Une tension sourde monte à l'approche du débat ou le politicien usé menace de s'adonner à la plus absolue (et donc irresponsable) des sincérités. Le Candidat se fait grave, mais loin du registre de pensum que son pitsch pouvait laisser augurer. Il acquiert la dimension d'un drame personnel d'un individu écrasé par son milieu et trop petit pour satisfaire ses engagements. Mais tout cela paraît bénin au regard du potentiel d'un contexte aussi stimulant ; les enjeux sont réduits à la dimension tragi-comique d'un pion, aussi le regard est passablement neutre (ou convenu) et naif sur l'industrie politique.

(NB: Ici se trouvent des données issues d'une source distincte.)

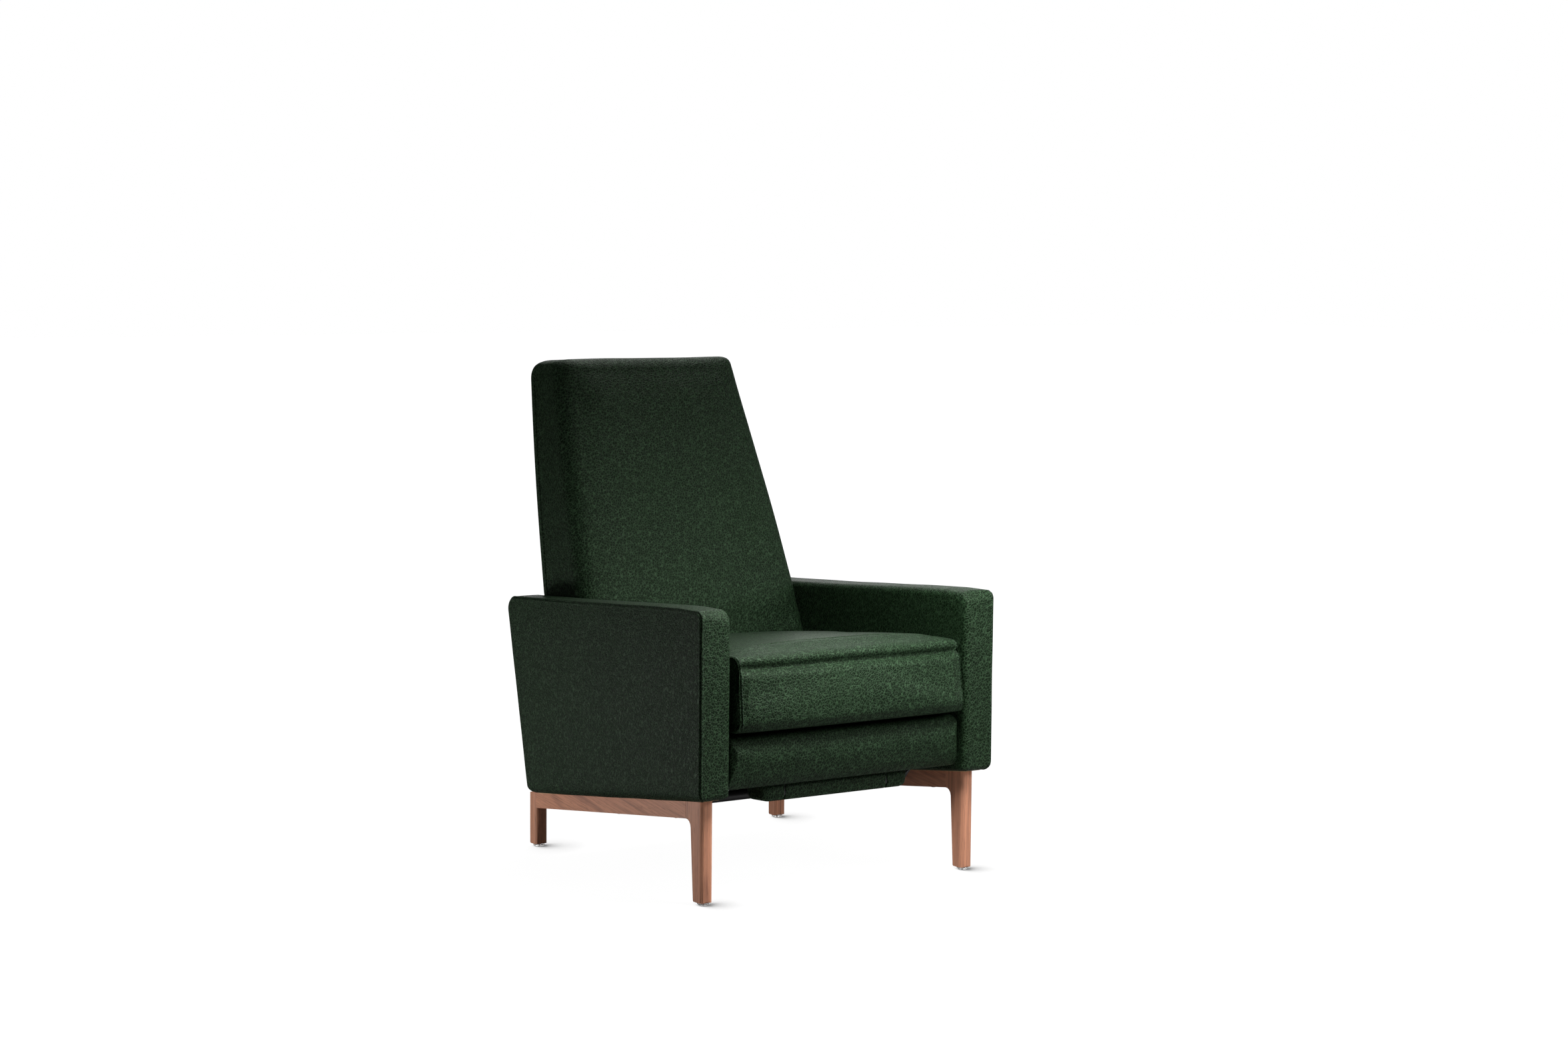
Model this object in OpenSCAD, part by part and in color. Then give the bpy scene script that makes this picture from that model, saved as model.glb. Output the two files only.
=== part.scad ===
// Push-back recliner with a fold-out footrest, in millimetres.
// Every piece is drawn from the arm fronts (y = 0) and the floor (z = 0), with the chair facing -Y.
// The module place() then moves the origin to the middle of the chair's footprint.

/* [Overall] */
// Width over both arms
chair_w = 724; // [660:1:800]
// Width of one arm
arm_w = 73; // [64:1:84]
// Height of the top of the back
back_top_z = 1051; // [980:1:1110]

/* [Arms] */
// Height of an arm's front lower corner
arm_low_z = 215; // [206:1:226]
// Height of an arm's front upper corner
arm_high_z = 590; // [570:1:620]
// How far an arm's top reaches back
arm_top_d = 777; // [755:1:800]
// How far an arm's bottom reaches back
arm_low_d = 683; // [666:1:706]
// Fall of an arm's top from front to rear
arm_top_fall = 48; // [30:1:60]
// Slope of an arm's bottom and of the rail under it
low_slope = 7.5; // [6:0.1:8.5]
// Rounding of an arm's inner edges
arm_edge_r = 12; // [6:1:16]
// Rounding of an arm's outer edges, which carry the seam
arm_seam_r = 4; // [2:1:8]
// Padding and leather over an arm's timber
arm_pad_t = 17; // [14:1:20]

/* [Legs] */
// Thickness of the legs and rails, across the chair
leg_t = 29; // [26:1:36]
// Inset of the rails from the outsides of the arms
leg_inset = 24; // [18:1:28]
// How much closer the rear legs stand to the middle than the front ones
leg_toe_in = 12; // [0:1:14]
// Depth of a rail
rail_h = 35; // [28:1:40]
// Depth of a front leg at its foot
front_foot_d = 30; // [26:1:36]
// Depth of a front leg under the rail
front_knee_d = 41; // [36:1:46]
// Depth of a rear leg
rear_leg_d = 29; // [24:1:34]
// Fillet between a front leg and its rail
knee_r = 18; // [12:1:22]
// Height of a glide
glide_h = 6; // [4:1:10]
// Radius of a glide
glide_r = 12; // [9:1:14]

/* [Seat] */
// Gap between the seat and each arm
seat_gap = 9; // [6:1:14]
// How far the seat's front stands forward of the arms
seat_out = 14; // [4:1:24]
// Height of the seat's front seam
seat_front_z = 497; // [480:1:515]
// Height of the seat where it meets the back
seat_rear_z = 447; // [435:1:460]
// Depth of the seat from the arm fronts to the back
seat_d = 548; // [530:1:556]
// Height of the seat's underside
seat_low_z = 345; // [343:1:356]
// Crown of the seat over its middle
seat_crown = 12; // [4:1:18]
// Thickness of the seat's timber
seat_wood_t = 22; // [18:1:26]
// Height of the seat's timber
seat_wood_h = 50; // [40:1:56]

/* [Back] */
// Gap between the back and each arm
back_gap = 7; // [5:1:12]
// How much narrower each side of the back is at its top
back_taper = 50; // [20:1:60]
// Lean of the back's rear face
rear_lean = 16.6; // [14:0.1:19]
// Lean of the back's front face
front_lean = 21; // [19:0.1:23]
// Distance from the seat's rear edge to the back's rear face, at the height of the arms
back_reach = 217; // [210:1:227]
// Thickness of the back at the height of the arms
back_t = 171; // [160:1:180]
// Height of the back's lower edge
back_low_z = 226; // [215:1:240]
// Crown of the back's front face
back_crown = 8; // [2:1:14]
// Angle that the back reclines
recline = 32; // [20:1:34]

/* [Footrest] */
// Height of the footrest pad
pad_h = 107; // [96:1:110]
// Gap between the seat and the footrest pad
pad_gap = 10; // [8:1:13]
// Thickness of the footrest pad
pad_t = 46; // [40:1:48]
// Thickness of the footrest board
board_t = 14; // [10:1:14]
// Half width of the flip-out pad
flip_half_w = 180; // [150:1:186]
// Thickness of the flip-out pad with its board
flip_t = 50; // [40:1:54]
// How far the flip-out pad hangs below the footrest pad
flip_drop = 42; // [34:1:46]
// Height of the flip-out pad
flip_h = 110; // [96:1:112]
// Length of a footrest link between its end pivots
link_l = 205; // [190:1:208]
// Angle that the footrest links swing
footrest_swing = 90; // [70:1:90]

/* [Steel] */
// Thickness of the steel plates and links
plate_t = 4; // [3:0.1:4.2]
// Gap between neighbouring plates
plate_gap = 3.2; // [3:0.1:3.4]
// Half width of a link
link_r = 9; // [8:0.5:10]
// Radius of a pivot pin
pin_r = 4; // [3:0.5:4.5]
// Radius of a pin's head
pin_head_r = 7; // [5.5:0.5:7.5]
// Radius of the cross tubes
tube_r = 11; // [8:1:13]
// Length of a seat carrier link between its pivots
carrier_l = 55; // [45:1:60]
// Angle by which a carrier link leans back at rest
carrier_lean = 25; // [15:1:28]

/* [Hidden] */
$fn = 40;

// clearance between pieces that lie against each other
seat_c = 0.3;
// gap between two pieces of one body that butt together
butt_c = 0.05;
// radial clearance of a pin in its hole
pin_c = 0.08;
// thickness of a pin's head, and how far a cut runs past what it cuts
head_t = 2;
past = 1;
// longer than anything in the chair
far = 1000;
arm_out_x = chair_w / 2;
arm_in_x = arm_out_x - arm_w;
// points on each rounded corner of an outline
corner_n = 4;

// colours
leather = [0.11, 0.17, 0.12];
walnut = [0.52, 0.34, 0.24];
pine = [0.80, 0.68, 0.48];
steel = [0.16, 0.16, 0.17];
zinc = [0.62, 0.63, 0.65];
clear = [0.85, 0.86, 0.86];
cloth = [0.08, 0.08, 0.08];

// heights of the arm's bottom line and the rail's bottom line at depth y
function arm_bottom(y) = arm_low_z - y * tan(low_slope);
function rail_bottom(y) = arm_bottom(y) - rail_h / cos(low_slope);

// faces of the back at height z, and the back's half width there
back_ref_z = seat_rear_z + 101;
back_rear_y = seat_d + back_reach;
back_swell = 4;
function back_rear(z) = back_rear_y + (z - back_ref_z) * tan(rear_lean);
function back_front(z) = back_rear_y - back_t + (z - back_ref_z) * tan(front_lean);
back_half_w = arm_in_x - back_gap;
function back_half(z) =
    let (t = max(0, z - back_ref_z) / (back_top_z - back_ref_z))
    back_half_w - back_taper * t + back_swell * sin(180 * min(1, t));

// outline helpers: points are [y, z], counter-clockwise seen from +X
function unit(v) = v / norm(v);
// how much of b the value a makes up, from 0 to 1
function part_of(a, b) = max(0, min(1, a / b));
function corner_arc(a, b, c, r, n) =
    let (
        u = unit(a - b),
        w = unit(c - b),
        half = acos(max(-1, min(1, u * w))) / 2,
        o = b + unit(u + w) * (r / sin(half)),
        p = b + u * (r / tan(half)) - o,
        q = b + w * (r / tan(half)) - o,
        start = atan2(p[1], p[0]),
        turn = (atan2(q[1], q[0]) - start + 540) % 360 - 180
    )
    [for (i = [0:n]) o + r * [cos(start + turn * i / n), sin(start + turn * i / n)]];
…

Aussi cette peinture du politique s'en trouve bancale. On est happé par le destin en jeu, mais la réalité reste lointaine, ou au mieux tronquée. Globalement, c'est comme si le Monde au-delà devenait artificiel pour ceux qui expérimentent une telle aventure. Arestrup survole des fondamentaux évident (le rapport du politique aux médias), ne lâche pas un mot sur l'occultation du social par la sphère politique. En contrepartie, il est très précis sur les techniques de communication employée pour les besoins d'une campagne mainstream ; là, ce Candidat se travesti presque en satire désabusée.
La crainte est alors d'assister à un débat ou il apparaîtrait débonnaire, simple, limpide, autrement dit incarnerait la bonhomie providentielle revenue de loin. L'écueil est évité de justesse, puisque le héros s'y montre esseulé, franc, lamentable et pathétique jusque-dans ses coups d'éclats. Mais Arestrup est tout près d'abandonner sa confiance à cette candeur héroique plutôt pénible. Certes, son candidat casse le jeu social, brise la glace, dépasse les stratégies. Néanmoins, son discours, c'est du vent ; c'est du populisme digne de partis de gouvernement recalés n'ayant plus que l'affect pour terrain de prédilection. Arestrup tape dans le factice, le démagogue, pour s'installer dans un no man's land dépressif avec un personnage et un microcosme au bord de l'abyme. Le leader malgré lui aura le courage de le regarder. Le Candidat est assurément plus humaniste que sociologique ; c'est ce qui fait sa fraîcheur, mais sa subtilité n'est pas garante de vérités, sa profondeur consacrée à fouler une dimension somme toute commune (au fond, c'est l'histoire d'un mec qui a raté son orientation trente ans auparavant et trinque aujourd'hui). Demi-réussite, demi-échec.